Shortly before Election Day last year, mailers went out to Texas voters featuring pictures of a Democratic congressional candidate and a rare species of spider, whose discovery had forced stoppage of an important highway construction project.
“The same left-wing extremists who support Pete Gallego want more burdensome regulations that put the interests of spiders above our need to create more jobs,” the flier declared, referring to discovery of the endangered Braken Bat Cave meshweaver. “The best way to stop left-wing extremists from killing jobs is to vote against their hand-picked candidate Pete Gallego.”
The group that put out the mailer, A Better America Now, reported to the Federal Election Commission it had spent about $65,000 for the mailer and TV advertising in the hard-fought race to represent Texas’ 23rd district.
But in a tax return recently filed with the IRS, the group claimed it did not spend any money at all on “direct or indirect political campaign activities.”
The tax return is signed under the penalty of perjury by the group’s president, Bob Portrie, and the accounting firm LBA Group. Neither responded to requests for comment.
We first reported on A Better America Now earlier this year, showing it had told the IRS in a 2011 application for nonprofit status that it did not plan to spend any money on elections. (That document was sent to ProPublica last year by the IRS, even though the application was still pending and thus not supposed to be released.)
“This type of inaccurate reporting by electioneering nonprofit groups has a long history,” says Public Citizen’s Craig Holman, when asked about the group’s most recent filing. “It is rooted in the fact that the IRS almost never holds these groups accountable for such false declarations.”

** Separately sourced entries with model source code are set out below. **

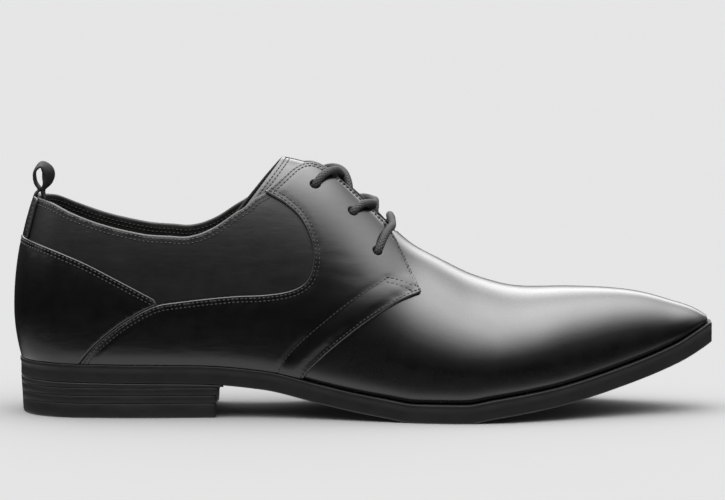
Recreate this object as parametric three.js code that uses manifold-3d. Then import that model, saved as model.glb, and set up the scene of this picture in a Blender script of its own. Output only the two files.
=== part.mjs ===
// A black leather derby dress shoe for the right foot, empty and laced, standing on its heel and forefoot.
// Millimetres. +X points to the toe, +Y to the inner (medial) side, +Z up. The floor is at z = 0.
// The origin is on the floor, in the middle of the heel's flat base.
import * as THREE from "three";
import { mergeVertices } from "three/addons/utils/BufferGeometryUtils.js";
import Module from "manifold-3d";

const wasm = await Module();
wasm.setup();

// Driving dimensions of the last and the sole.
const SHOE_LENGTH = 305; // outsole, from the back of the heel to the toe tip
const BALL_WIDTH = 102.5; // outsole, across the ball of the foot
const HEEL_HEIGHT = 15.9; // floor to the outsole's underside at the back
const HEEL_LENGTH = 90; // back of the shoe to the heel's breast
const SOLE_THICKNESS = 8; // the outsole's edge
const TOE_SPRING = 30; // floor to the outsole's underside at the toe tip
const INSTEP_RISE = 95; // sole's top to the instep ridge where the facings end
const BACK_HEIGHT = 70; // sole's top to the collar at the back seam
const HEEL_CENTRE = 35; // back of the shoe to the middle of the round heel end
const HEEL_BULGE = 22; // height above the sole at which the heel's back reaches furthest
const COLLAR_LEAN = 8.5; // how far the back seam leans in at the collar
const HEEL_TUCK = 3.2; // how far the back seam is drawn in at the sole
const SOLE_BACK = 2.6; // back of the shoe to the sole's edge, under the bulge of the heel

// Thicknesses and clearances.
const UPPER_WALL = 2; // upper leather and lining together
const OVERLAY_WALL = 1.2; // quarters and counter, laid over the upper
const TONGUE_WALL = 2.2;
const INSOLE_THICKNESS = 2.5;
const GAP = 0.3; // between neighbouring pieces
const TOE_EDGE = 2.5; // outsole showing beyond the upper at the toe
const FEATHER_TUCK = 1.6; // how far the upper is drawn in where it meets the sole

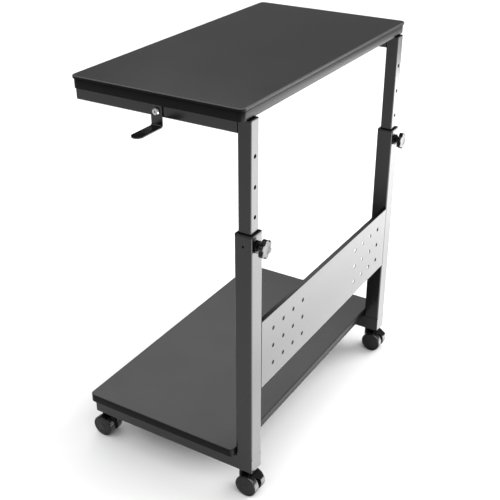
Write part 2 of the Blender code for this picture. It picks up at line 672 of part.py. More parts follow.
def brake_lever(name, parent):
    """Pedal that slopes down to its tip, with a pin barrel and a brake shoe."""
    half = LEVER_BARREL_HALF
    stations = [(0.0, 0.0, half - GAP), (LEVER_BEND * 0.55, LEVER_BEND_DROP * 0.3, half),
                (LEVER_BEND, LEVER_BEND_DROP, LEVER_BEND_HALF),
                (LEVER_REACH, LEVER_TIP_DROP, LEVER_TIP_HALF)]
    rings = []
    for along, drop, wide in stations:
        thick = LEVER_THICK / 2 * (1.0 - 0.35 * along / LEVER_REACH)
        rings.append([(along, -wide, -drop - thick), (along, wide, -drop - thick),
                      (along, wide, thick - drop), (along, -wide, thick - drop)])
    made = finish_object(name, loft(rings), black_plastic(), (PIVOT_X, 0, PIVOT_Z), "Z", parent)
    barrel = lathe([(LEVER_BARREL, -half), (LEVER_BARREL, half)], 16)
    pin = lathe([(LEVER_PIN, -half - LUG_WIDTH), (LEVER_PIN, half + LUG_WIDTH)], 12)
    shoe = loft([[(SHOE_NEAR, y, -shoe_drop(SHOE_NEAR)), (SHOE_FAR, y, -shoe_drop(SHOE_FAR)),
                  (SHOE_FAR, y, -LEVER_BEND_DROP), (SHOE_NEAR, y, -LEVER_BEND_DROP * 0.5)]
                 for y in (-SHOE_HALF, SHOE_HALF)])
    for part, bm, axis in (("barrel", barrel, "Y"), ("pin", pin, "Y"), ("shoe", shoe, "Z")):
        tool = cutter("%s_%s" % (name, part), [(bm, (PIVOT_X, 0, PIVOT_Z), axis)], parent)
        combine(made, tool, "UNION")


def caster(prefix, x, y, towards_legs, braked):
    """Twin-wheel caster; its empty stands on the swivel axis at floor level."""
    swivel = bpy.data.objects.new(prefix + "_swivel", None)
    bpy.context.scene.collection.objects.link(swivel)
    swivel.location = (x, y, 0)
    swivel.rotation_euler = (0, 0, 0 if towards_legs else math.pi)

    collar_top = CASTER_HEIGHT - GAP
    collar_bottom = collar_top - STEM_COLLAR
    pin_bottom = collar_bottom - PIN_LENGTH
    stem = lathe([(PIN_RADIUS - STEM_CHAMFER, pin_bottom), (PIN_RADIUS, pin_bottom + STEM_CHAMFER),
                  (PIN_RADIUS, collar_bottom), (STEM_COLLAR_RADIUS, collar_bottom),
                  (STEM_COLLAR_RADIUS, collar_top), (STEM_RADIUS, collar_top),
                  (STEM_RADIUS, CASTER_HEIGHT + STEM_LENGTH - STEM_CHAMFER),
                  (STEM_RADIUS - STEM_CHAMFER, CASTER_HEIGHT + STEM_LENGTH)], 16)
    finish_object(prefix + "_stem", stem, zinc_steel(), parent=swivel)

    hood(prefix + "_hood", braked, swivel)
    half = WHEEL_SPACE / 2 + WHEEL_WIDTH - WHEEL_SKIN - GAP
    axle = lathe([(AXLE_RADIUS, -half), (AXLE_RADIUS, half)], 16)
    finish_object(prefix + "_axle", axle, zinc_steel(), (CASTER_TRAIL, 0, AXLE_Z), "Y", swivel)
    outer = 1 if (y > 0) == towards_legs else -1
    wheel(prefix + "_outer_wheel", outer, swivel)
    wheel(prefix + "_inner_wheel", -outer, swivel)
    if braked:
        brake_lever(prefix + "_brake_lever", swivel)


# ----------------------------------------------------------- assembly
def side_frame(prefix, side):
    foot(prefix, side)
    outer_leg(prefix, side)
    bush(prefix, side)
    clamp_nut(prefix, side)
    inner_leg(prefix, side)
    arm(prefix, side)
    clamp_knob(prefix, side)
    panel_screws(prefix, side)
    hook(prefix, side)
    caster(prefix + "_open_caster", FOOT_LEFT + STEM_INSET, side * FRAME_Y, False, False)
    caster(prefix + "_leg_caster", LEG_FACE - STEM_INSET, side * FRAME_Y, True, True)


clear_scene()
table_top()
shelf()
side_frame("near", -1)
side_frame("far", 1)
modesty_panel()
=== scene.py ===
"""Rolling computer-tower stand with a height-adjustable side table: finished look.

Metres, +Z up, on the shared frame.  +X runs from the open side of the stand to
its legs; the near frame is at -Y and the far frame at +Y.
"""

import bmesh
import bpy
import numpy as np
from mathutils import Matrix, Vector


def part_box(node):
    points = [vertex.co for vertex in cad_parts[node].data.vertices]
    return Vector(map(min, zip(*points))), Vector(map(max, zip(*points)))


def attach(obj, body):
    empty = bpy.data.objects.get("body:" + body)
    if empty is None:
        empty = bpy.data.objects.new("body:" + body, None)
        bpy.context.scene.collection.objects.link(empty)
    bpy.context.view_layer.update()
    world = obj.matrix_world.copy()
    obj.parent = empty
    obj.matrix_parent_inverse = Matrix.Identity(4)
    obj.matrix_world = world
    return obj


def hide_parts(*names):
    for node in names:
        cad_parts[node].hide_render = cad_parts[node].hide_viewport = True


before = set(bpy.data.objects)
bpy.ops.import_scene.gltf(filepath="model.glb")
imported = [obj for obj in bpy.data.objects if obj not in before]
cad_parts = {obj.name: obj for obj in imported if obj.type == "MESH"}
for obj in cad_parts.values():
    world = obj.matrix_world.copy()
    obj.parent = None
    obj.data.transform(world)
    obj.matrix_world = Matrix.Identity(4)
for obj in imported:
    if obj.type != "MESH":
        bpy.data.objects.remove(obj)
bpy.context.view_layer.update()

# ------------------------------------------------------------------ feet
# Two 30 mm square steel tubes on the floor line, 1.5 mm wall, drawn through a
# die so their corners are round.  Cut to length, welded under the legs and
# powder coated black; a plastic cap closes the open end, a steel plate the other.
FOOT_HALF = 0.015
TUBE_WALL = 0.0015
TUBE_CORNER = 0.0022
CAP_EDGE = 0.0009
CAP_THICKNESS = 0.0022
COAT_BLACKS = ("#09090A", "#0E0E0F")
PLASTIC_BLACKS = ("#060607", "#0C0C0D")
MERGE_DISTANCE = 0.000002


def linear(colour):
    """sRGB hex to linear: c/12.92 up to 0.04045, ((c + 0.055)/1.055)^2.4 above it."""
    c = np.array([int(colour[i:i + 2], 16) for i in (1, 3, 5)]) / 255
    return (*np.where(c <= 0.04045, c / 12.92, ((c + 0.055) / 1.055) ** 2.4), 1.0)


def add(tree, kind, **settings):
    """Adds a node.  A setting named for an input is typed in, or linked if it is a socket."""
    node = tree.nodes.new(kind)
    for name, value in settings.items():
        wanted = name.replace("_", " ")
        socket = node.inputs.get(wanted)
        if socket is None:
            setattr(node, name, value)
        elif isinstance(value, bpy.types.NodeSocket):
            tree.links.new(value, socket)
        else:
            socket.default_value = value
    return node


def new_finish(name):
    """Empty material; gives its node tree, its output and the object-space coordinates."""
    finish = bpy.data.materials.new(name)
    finish.use_nodes = True
    tree = finish.node_tree
    tree.nodes.clear()
    out = add(tree, "ShaderNodeOutputMaterial")
    place = add(tree, "ShaderNodeTexCoord").outputs["Object"]
    return finish, tree, out, place


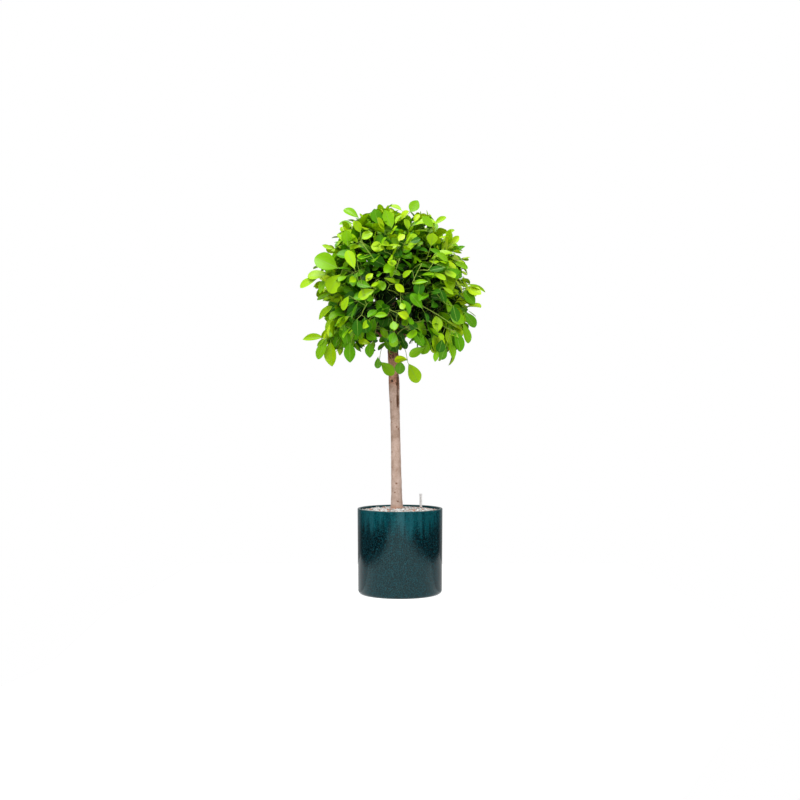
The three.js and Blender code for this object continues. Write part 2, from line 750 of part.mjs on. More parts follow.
function tree() {
  const plant = new THREE.Group();
  const trunkClearance = trunkSolid(GAP);
  plant.add(mesh('trunk', toGeometry(trunkSolid()), BARK, TRUNK_FOOT));

  const crown = crownMasses();
  const hanging = HANGING.map(hangingMass);
  const masses = [...crown, ...hanging];
  for (const height of TRUNK_GUARD_HEIGHTS) {
    limbBalls.push({ centre: trunkCentre(height), radius: TRUNK_GUARD_RADIUS });
  }
  for (const mass of crown) {
    const bough = toGeometry(growBough(mass, trunkClearance));
    plant.add(mesh(`bough_${mass.label}`, bough, YOUNG_BARK, trunkCentre(mass.ring.rootHeight)));
  }
  for (const mass of crown) {
    mass.twigs = [];
    mass.blades = [];
    mass.wood = [stemSolid(mass), heart(mass, masses)];
  }
  growTwigs(masses, crown);
  growShoots(crown);
  for (const mass of crown) mass.twigs.forEach((twig) => leafUp(mass, masses, twig));
  for (const mass of hanging) growHanging(mass, masses, trunkClearance);
  masses.forEach((mass, index) => {
    const leaves = toGeometry(fuseMass(mass));
    const green = new THREE.MeshStandardMaterial({
      color: LEAF_GREENS[index % LEAF_GREENS.length], roughness: 0.45, metalness: 0,
    });
    plant.add(mesh(`foliage_${mass.label}`, leaves, green, mass.seed));
  });
  return plant;
}

const group = new THREE.Group();
group.add(pottedBase(), tree());

export default group;
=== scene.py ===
import math
import random

import bpy
import numpy as np
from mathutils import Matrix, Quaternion, Vector


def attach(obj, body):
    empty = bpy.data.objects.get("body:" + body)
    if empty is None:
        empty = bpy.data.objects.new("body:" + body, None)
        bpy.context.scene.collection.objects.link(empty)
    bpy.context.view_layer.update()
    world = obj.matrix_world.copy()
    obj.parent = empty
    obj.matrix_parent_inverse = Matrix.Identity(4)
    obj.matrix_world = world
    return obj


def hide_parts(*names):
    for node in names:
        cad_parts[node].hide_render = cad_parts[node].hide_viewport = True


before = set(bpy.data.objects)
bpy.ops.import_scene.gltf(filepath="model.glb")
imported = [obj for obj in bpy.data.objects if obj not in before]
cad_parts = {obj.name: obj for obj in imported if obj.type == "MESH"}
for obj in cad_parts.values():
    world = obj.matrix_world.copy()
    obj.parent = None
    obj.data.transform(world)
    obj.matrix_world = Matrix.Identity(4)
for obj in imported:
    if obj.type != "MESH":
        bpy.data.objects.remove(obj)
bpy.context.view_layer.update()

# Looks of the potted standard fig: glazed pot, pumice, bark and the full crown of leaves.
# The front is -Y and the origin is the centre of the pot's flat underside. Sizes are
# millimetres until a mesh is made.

MM = 0.001
UP = Vector((0, 0, 1))

# Camera and softboxes, in metres and watts. A softbox has a name, its place, the place it points
# at, its size, its power, and whether it shows in glossy surfaces.
CAMERA_PLACE = (0, -5.15, 0.795)
CAMERA_LENS = 56.25
SOFTBOXES = [
    ("key", (-0.9, -1.4, 4.1), (0, 0, 1.2), (2.0, 2.0), 142, True),
    ("fill", (2.6, -2.6, 1.6), (0, 0, 0.8), (1.8, 2.4), 70, False),
    ("left fill", (-2.8, -2.4, 1.1), (0, 0, 0.7), (1.8, 2.2), 50, False),
]

# The room around, as where along a direction's height or depth each brightness sets in and is
# full, and its strength at both. The glaze mirrors the small front wall.
SKY = (0.02, 0.35, 0.04, 0.75)
BACK_WALL = (0.55, 0.9, 0, 0.4)
FRONT_WALL = (-0.97, -0.99, 0, 1.2)

# The paper under the pot: its outline in metres, how far it lies below the foot, and its glow
PAPER_LEFT = [
    (-1, 0.9), (-1.05, 0), (-1.1, -0.4), (-1.05, -1.4), (-1.2, -2.2), (-0.35, -3.2), (-0.35, -4.6)]
PAPER_RIGHT = [
    (0.4, -4.6), (0.5, -2.8), (0.85, -2), (1.1, -1.3), (1.2, -0.6), (1.15, 0), (1.1, 0.9)]
PAPER_DROP = 0.0005
PAPER_GLOW = 0.85
FAR_PAPER_GLOW = 0.2

# Pot
POT_HEIGHT = 350
POT_TOP_RADIUS = 175
POT_FOOT_RADIUS = 172.5
POT_WALL = 12
POT_FOOT_ROUNDING = 14
POT_RIM_ROUNDING = 3
POT_FLOOR = 14
POT_SIDES = 128

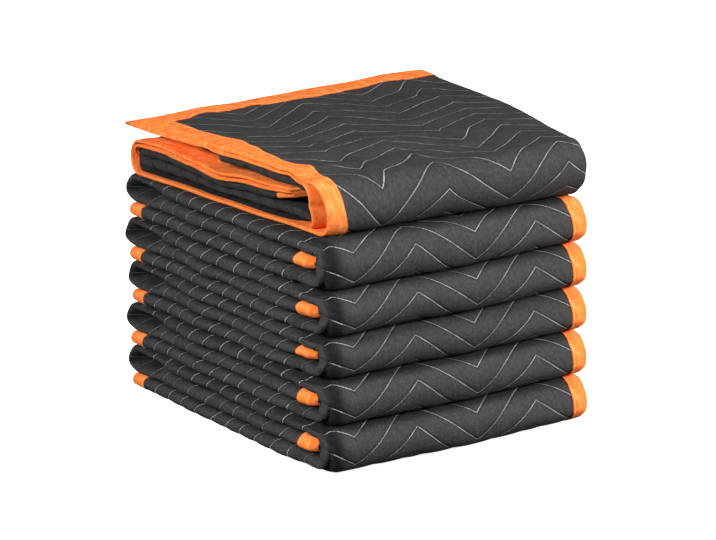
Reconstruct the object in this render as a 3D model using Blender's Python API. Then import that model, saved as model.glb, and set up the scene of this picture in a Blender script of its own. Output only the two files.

A Better America Now was a bit player in the elections. But it’s also an example of the kind of increasingly common outside groups that inject anonymous money into political campaigns.
Such social welfare nonprofits are not supposed to have political campaign activity as their primary purpose — but the ambiguities around how the IRS measures such activity and how it screens the groups are at the center of the recent investigations of the IRS’s treatment of Tea Party groups.
ProPublica has documented how nonprofits that spent millions of dollars on ads in the 2010 elections failed to report or underreported that political spending to the IRS. The tax form that the groups are required to file with the IRS specifically asks for details on any campaign spending.
One of the curious things about A Better America Now is that, though the group spent money in a congressional and a state legislative race in southwest Texas, it is based a few miles off the beach near Jacksonville, Florida.
The president of A Better America Now, Portrie, is also the head of a consulting firm, the Fenwick Group. The two groups are listed at the same address. Fenwick’s website says it works with “organizations across the healthcare, financial services, insurance, retail and investment sectors.”
Portrie and Fenwick were also linked to ads run by another Florida-based social welfare nonprofit, America is Not Stupid, in last year’s U.S. Senate race in Montana. Ads by America is Not Stupid featured a talking baby complaining about alleged cuts to Medicare by President Obama, and referring to the baby’s stinking diaper.
In 2010, the New York Times reported on links between the Fenwick Group and yet another politically active nonprofit, the Coalition to Protect Seniors. Ads by that group featured the same talking baby ad.
In last year’s race in Texas, which attracted a lot of outside spending on both sides, the Democrat, Gallego, prevailed over Republican incumbent Quico Canseco.